Problem:
From the listing below, copy only the lines from the line that contains "edges_between(plate, is_slot_wall, is_underside))" to the line that contains "low, high = Vector((1e9,)", counting those two lines as part of the copy.

Source data:
(begin)

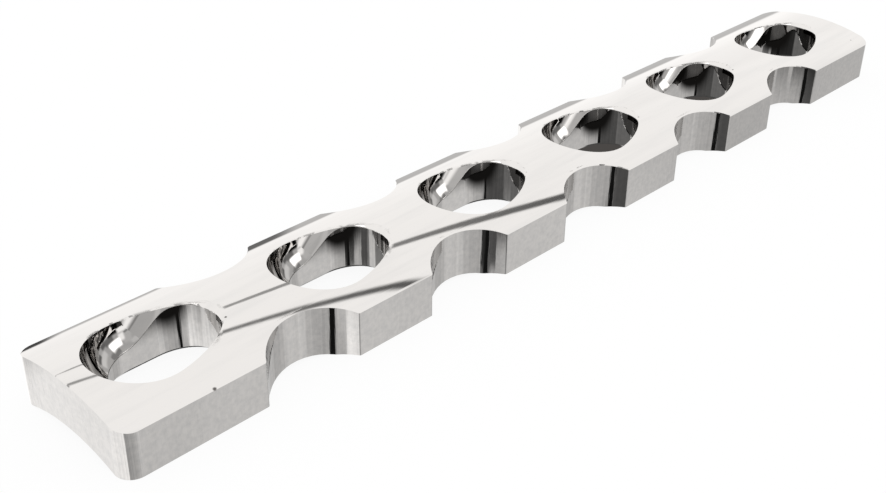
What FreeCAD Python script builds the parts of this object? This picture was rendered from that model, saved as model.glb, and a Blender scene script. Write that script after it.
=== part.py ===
import FreeCAD, Part
import math
import os

from FreeCAD import Vector

# A straight bone plate milled in one piece from bar, with a row of oval
# compression holes and a pair of side notches between each two holes.
# Millimetres. X runs along the plate, Y across it, Z up from the surface
# that the plate rests on; the origin is under the middle of the plate.

# Bar: upright sides, a crowned top, and an arched underside between two feet
hole_count = 6
hole_pitch = 12.0
end_margin = 5.85
plate_width = 9.76
side_height = 2.84
crown_rise = 0.78
foot_width = 1.05
arch_rise = 0.65
end_corner_radius = 1.0

# Round bites between the holes
waist_width = 6.1
notch_radius = 3.7

# Ball seat of a screw hole: the screw head slides down its ramp. The ball's
# middle is ball_lift above the top, and the ramp runs out ramp_lead past the slot
screw_head_radius = 3.0
head_clearance = 0.08
ball_lift = 0.35
ramp_angle = 35.0
ramp_lead = 0.34

# Upright slot below the seat, which leaves a ledge for the screw head
seat_ledge = 0.88
slot_run = 1.94

# Broken edges
notch_edge_radius = 0.15
outline_chamfer = 0.05
rim_chamfer = 0.06
seat_edge_radius = 0.06
mouth_chamfer = 0.18

# How far the cutting tools reach past the bar, and what counts as equal
overrun = 2.0
tolerance = 1e-4

plate_length = (hole_count - 1) * hole_pitch + 2 * end_margin
half_length = plate_length / 2
half_width = plate_width / 2
crown_height = side_height + crown_rise
arch_half_width = half_width - foot_width
seat_radius = screw_head_radius + head_clearance
slot_radius = seat_radius - seat_ledge
slot_end = slot_run / 2 + slot_radius
slope = math.radians(ramp_angle)
ball_height = crown_height + ball_lift
ball_offset = (seat_radius / math.cos(slope) - ball_lift) / math.tan(slope) - slot_end - ramp_lead
up = Vector(0, 0, 1)


def hole_centres():
    # places of the screw holes along the plate
    first = -(hole_count - 1) * hole_pitch / 2
    return [first + index * hole_pitch for index in range(hole_count)]


def notch_centres():
    # places of the notches, half way between two holes
    return [x + hole_pitch / 2 for x in hole_centres()[:-1]]


def middle_normal(face):
    # direction that a face looks in at its middle
    u_min, u_max, v_min, v_max = face.ParameterRange
    return face.normalAt((u_min + u_max) / 2, (v_min + v_max) / 2)


def is_wall(face):
    # true for anything upright
    return abs(middle_normal(face).z) < tolerance


def is_slot_wall(face):
    # true for the upright walls of the screw holes
    box = face.BoundBox
    return is_wall(face) and max(-box.YMin, box.YMax) < slot_radius + tolerance


def is_underside(face):
    # true for the arch and the two feet
    return middle_normal(face).z < tolerance - 1


def is_seat(face):
    # true for the ball seat and its ramp
    return abs(getattr(face.Surface, "Radius", 0) - seat_radius) < tolerance


def is_upright(edge):
    # true for a straight vertical edge
    box = edge.BoundBox
    return box.XLength < tolerance and box.YLength < tolerance


def edges_between(shape, first, second):
    # edges with a face of the first kind on one side and of the second on the other
    chosen = []
    for edge in shape.Edges:
        beside = shape.ancestorsOfType(edge, Part.Face)
        if any(first(face) for face in beside) and any(second(face) for face in beside):
            chosen.append(edge)
    return chosen


def crown_face(plate):
    # the crowned top is the largest of the faces that reach the full height
    tops = [face for face in plate.Faces if face.BoundBox.ZMax > crown_height - tolerance]
    return max(tops, key=lambda face: face.Area)


def bar_section():
    # end view of the bar, drawn at its left end
    def at(y, z):
        return Vector(-half_length, y, z)

    arch = Part.Arc(at(-arch_half_width, 0), at(0, arch_rise), at(arch_half_width, 0))
    crown = Part.Arc(at(half_width, side_height), at(0, crown_height), at(-half_width, side_height))
    edges = [
        Part.makeLine(at(-half_width, 0), at(-arch_half_width, 0)),
        arch.toShape(),
        Part.makeLine(at(arch_half_width, 0), at(half_width, 0)),
        Part.makeLine(at(half_width, 0), at(half_width, side_height)),
        crown.toShape(),
        Part.makeLine(at(-half_width, side_height), at(-half_width, 0)),
    ]
    return Part.Face(Part.Wire(edges))


def make_bar():
    # the bar, with its four upright end corners rounded
    bar = bar_section().extrude(Vector(plate_length, 0, 0))
    return bar.makeFillet(end_corner_radius, [edge for edge in bar.Edges if is_upright(edge)])


def make_notch(x, side):
    # round cutter that bites into one long side
    y = side * (waist_width / 2 + notch_radius)
    reach = crown_height + 2 * overrun
    return Part.makeCylinder(notch_radius, reach, Vector(x, y, -overrun), up)


def cut_notches(plate):
    # notches between the holes, with their upright corners rounded
    for x in notch_centres():
        for side in (-1, 1):
            plate = plate.cut(make_notch(x, side))
    limit = half_length - end_corner_radius - tolerance
    corners = [edge for edge in plate.Edges if is_upright(edge) and abs(edge.BoundBox.Center.x) < limit]
    return plate.makeFillet(notch_edge_radius, corners)


def break_outline(plate):
    # chamfer along the outside of the top
    return plate.makeChamfer(outline_chamfer, crown_face(plate).OuterWire.Edges)


def make_slot(x):
    # upright obround cut right through the plate
    left = x - slot_run / 2
    right = x + slot_run / 2

    def at(place, y):
        return Vector(place, y, -overrun)

    left_end = Part.Arc(at(left, slot_radius), at(x - slot_end, 0), at(left, -slot_radius))
    right_end = Part.Arc(at(right, -slot_radius), at(x + slot_end, 0), at(right, slot_radius))
    edges = [
        Part.makeLine(at(left, -slot_radius), at(right, -slot_radius)),
        right_end.toShape(),
        Part.makeLine(at(right, slot_radius), at(left, slot_radius)),
        left_end.toShape(),
    ]
    return Part.Face(Part.Wire(edges)).extrude(up * (crown_height + 2 * overrun))


def make_ball_seat(x):
    # the ball cutter plunges at the left of the hole, and its ramp rises to the right
    centre = Vector(x - ball_offset, 0, ball_height)
    ramp = Vector(math.cos(slope), 0, math.sin(slope))
    climb = (seat_radius + overrun) / math.sin(slope)
    ball = Part.makeSphere(seat_radius, centre)
    return [ball, Part.makeCylinder(seat_radius, climb, centre, ramp)]


def cut_holes(plate):
    for x in hole_centres():
        plate = plate.cut(make_slot(x))
        for cutter in make_ball_seat(x):
            plate = plate.cut(cutter)
    return plate


def break_holes(plate):
    # chamfered rims, rounded lower edges of the seats, and chamfers at the underside
    crown = crown_face(plate)
    rims = [wire for wire in crown.Wires if not wire.isSame(crown.OuterWire)]
    plate = plate.makeChamfer(rim_chamfer, [edge for wire in rims for edge in wire.Edges])
    plate = plate.makeFillet(seat_edge_radius, edges_between(plate, is_slot_wall, is_seat))
    return plate.makeChamfer(mouth_chamfer, edges_between(plate, is_slot_wall, is_underside))


os.makedirs("parts", exist_ok=True)
plate = break_holes(cut_holes(break_outline(cut_notches(make_bar()))))
plate.exportStep("parts/plate.step")
print("plate valid", plate.isValid(), "solids", len(plate.Solids), "faces", len(plate.Faces))
print("volume", round(plate.Volume, 1), plate.optimalBoundingBox())
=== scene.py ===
import bpy
import math
from mathutils import Matrix, Vector


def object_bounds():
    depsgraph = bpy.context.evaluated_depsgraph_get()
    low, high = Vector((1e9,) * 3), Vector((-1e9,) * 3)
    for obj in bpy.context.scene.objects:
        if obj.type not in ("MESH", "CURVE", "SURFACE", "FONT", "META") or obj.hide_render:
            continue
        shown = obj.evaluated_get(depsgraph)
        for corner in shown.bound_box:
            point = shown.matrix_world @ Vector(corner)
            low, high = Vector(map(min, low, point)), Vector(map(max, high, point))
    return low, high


# A straight bone plate of polished steel, lying on white paper under a large
# white ceiling panel. The plate is the CAD solid itself; this script gives it its
# finish, the floor, the studio that it mirrors and the camera. Metres, Z up.

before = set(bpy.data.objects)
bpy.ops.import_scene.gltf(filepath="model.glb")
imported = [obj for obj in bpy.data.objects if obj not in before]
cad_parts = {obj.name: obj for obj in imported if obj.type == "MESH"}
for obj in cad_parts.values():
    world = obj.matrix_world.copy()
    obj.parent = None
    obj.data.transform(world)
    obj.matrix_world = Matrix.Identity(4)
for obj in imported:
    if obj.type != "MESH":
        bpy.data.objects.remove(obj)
cadLow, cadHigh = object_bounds()
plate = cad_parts["plate"]
scene = bpy.context.scene
mm = 0.001
holePitch = 12.0                  # mm, between the middles of two screw holes


def linear(hexColour):
    # sRGB hex to the linear colour that the nodes take
    channels = [int(hexColour[i:i + 2], 16) / 255 for i in (1, 3, 5)]
    return [c / 12.92 if c <= 0.04045 else ((c + 0.055) / 1.055) ** 2.4 for c in channels] + [1.0]


def toMetres(lengths):
    return [length * mm for length in lengths]


def addNode(tree, kind, settings=None, inputs=None):
    # one node, its settings, and for each input either a value or the socket that feeds it
    node = tree.nodes.new(kind)
    for name, value in (settings or {}).items():
        setattr(node, name, value)
    for name, value in (inputs or {}).items():
        if isinstance(value, bpy.types.NodeSocket):
            tree.links.new(value, node.inputs[name])
        else:
            node.inputs[name].default_value = value
    return node


def inRanges(tree, ranges):
    # 1 where each value lies between its two limits, else 0
    inside = 1.0
    for value, start, end in ranges:
        for side, limit in (("GREATER_THAN", start), ("LESS_THAN", end)):
            part = addNode(tree, "ShaderNodeMath", {"operation": side}, {0: value, 1: limit}).outputs[0]
            inside = addNode(tree, "ShaderNodeMath", {"operation": "MULTIPLY"},
                             {0: inside, 1: part}).outputs[0]
    return inside


# Low over the near left end, looking along the plate
cameraSettings = {
    "place": (-57.819, -46.838, 40.476),      # mm
    "looks": (0.61713, 0.5961, -0.51363),
    "upward": (0.36021, 0.36632, 0.85794),
    "lens": 50.514,
    "sensor": 36.0,
    "clip": (0.001, 10.0),        # m
}


def makeCamera(settings):
    data = bpy.data.cameras.new("camera")
    data.lens = settings["lens"]
    data.sensor_width = settings["sensor"]
    data.clip_start, data.clip_end = settings["clip"]
    looks = Vector(settings["looks"]).normalized()
    right = looks.cross(Vector(settings["upward"])).normalized()
    turn = Matrix((right, right.cross(looks), -looks)).transposed().to_4x4()
    camera = bpy.data.objects.new("camera", data)
    camera.matrix_world = Matrix.Translation(Vector(settings["place"]) * mm) @ turn
    scene.collection.objects.link(camera)
    scene.camera = camera


makeCamera(cameraSettings)
print("camera placed")

# 316L surgical steel, milled and then mirror polished: the eye sees the studio in
# it, hardly blurred on the crown, a little streaked and mottled on the milled walls.
# A face's lift is how much it looks up or down: 0 on a wall and 1 on level steel
steel = {
    "name": "mirror polished 316L surgical steel",
    "colour": "#cccac8",
    "roughness": 0.025,
    "wallLift": (0.3, 0.1),       # from crown to wall
    "patterns": {
        # size in mm along the plate, across it and upright. Lines have a depth in mm; the others
        # show between two levels of the noise, and at most so strong. The steel's own lines are
        # finer than 0.05 mm, so these are as coarse as they have to be to show
        "polishing lines": {"size": (6.0, 0.15, 0.15), "detail": 3.0, "depth": 0.0002},
        "milling lines": {"size": (0.11, 0.11, 2.2), "detail": 2.0, "depth": 0.0022},
        "smudges": {"size": (9.0, 0.8, 0.8), "detail": 3.0, "shows": (0.45, 0.75, 0.45)},
        "mottle": {"size": (0.3, 0.3, 0.3), "detail": 4.0, "shows": (0.35, 0.7, 1.0)},
        "burrs": {"size": (0.7, 0.7, 0.7), "detail": 1.0, "shows": (0.42, 0.52, 1.0)},
    },
    "patternRoughness": 0.6,
    "dullColour": "#bfbebd",      # of smudges, and between the polished spots of a milled wall
    "marks": [
        # place of a nick or speck, mm, and its radius
        (-30.4, -4.86, 2.88, 0.16),
        (-26.8, -1.05, 3.58, 0.10),
        (34.3, -3.89, 3.13, 0.07),
    ],
    "markCore": 0.4,              # share of the radius that has the full colour
    "markColour": "#5a5755",
    "rampShade": {
        # strip of a slot's near wall right under its seat's ramp, painted dark as shade, mm and degrees
        "rampStart": (-1.36, 3.97),           # along the hole and up
        "rampAngle": 35.0,
        "fromAxis": (3.09, 3.39),             # of the ramp
        "along": (-3.3, 3.3),
        "across": (-2.3, -0.2),
        "lift": (-1.0, 0.6),                  # any wall, but not the crown
    },
    # painted shade of the strip under each seat's ramp
    "rampShadeColour": "#2b2725",
    "crown": {
        # its radius, and the broken edges just below it, mm
        "radius": 15.66,
        "reach": 0.08,
        "lift": (0.3, 0.935),
    },
    "burr": {
        # rounded rim of a hole where it leans to one side, mm
        "reach": 0.32,
        "samples": 6,
        "side": (-0.75, -0.66, 0.0),
        "lean": (0.03, 0.10),                 # where it starts and where it is full
        "squash": (0.5, 1.0, 1.0),            # of its normal
        "across": (-2.95, 2.95),
        "fromEnd": 0.6,                       # leaves out the plate's left end
    },
    "runOut": {
        # top end of a ramp, mm, and the way that its burr faces
        "along": (3.0, 4.0),
        "across": (-2.95, 2.95),
        "deep": 0.6,
        "lift": (0.3, 0.9),
        "facing": (-0.32, -0.08, 0.944),
    },
}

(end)

Written reply:
    return plate.makeChamfer(mouth_chamfer, edges_between(plate, is_slot_wall, is_underside))


os.makedirs("parts", exist_ok=True)
plate = break_holes(cut_holes(break_outline(cut_notches(make_bar()))))
plate.exportStep("parts/plate.step")
print("plate valid", plate.isValid(), "solids", len(plate.Solids), "faces", len(plate.Faces))
print("volume", round(plate.Volume, 1), plate.optimalBoundingBox())
=== scene.py ===
import bpy
import math
from mathutils import Matrix, Vector


def object_bounds():
    depsgraph = bpy.context.evaluated_depsgraph_get()
    low, high = Vector((1e9,) * 3), Vector((-1e9,) * 3)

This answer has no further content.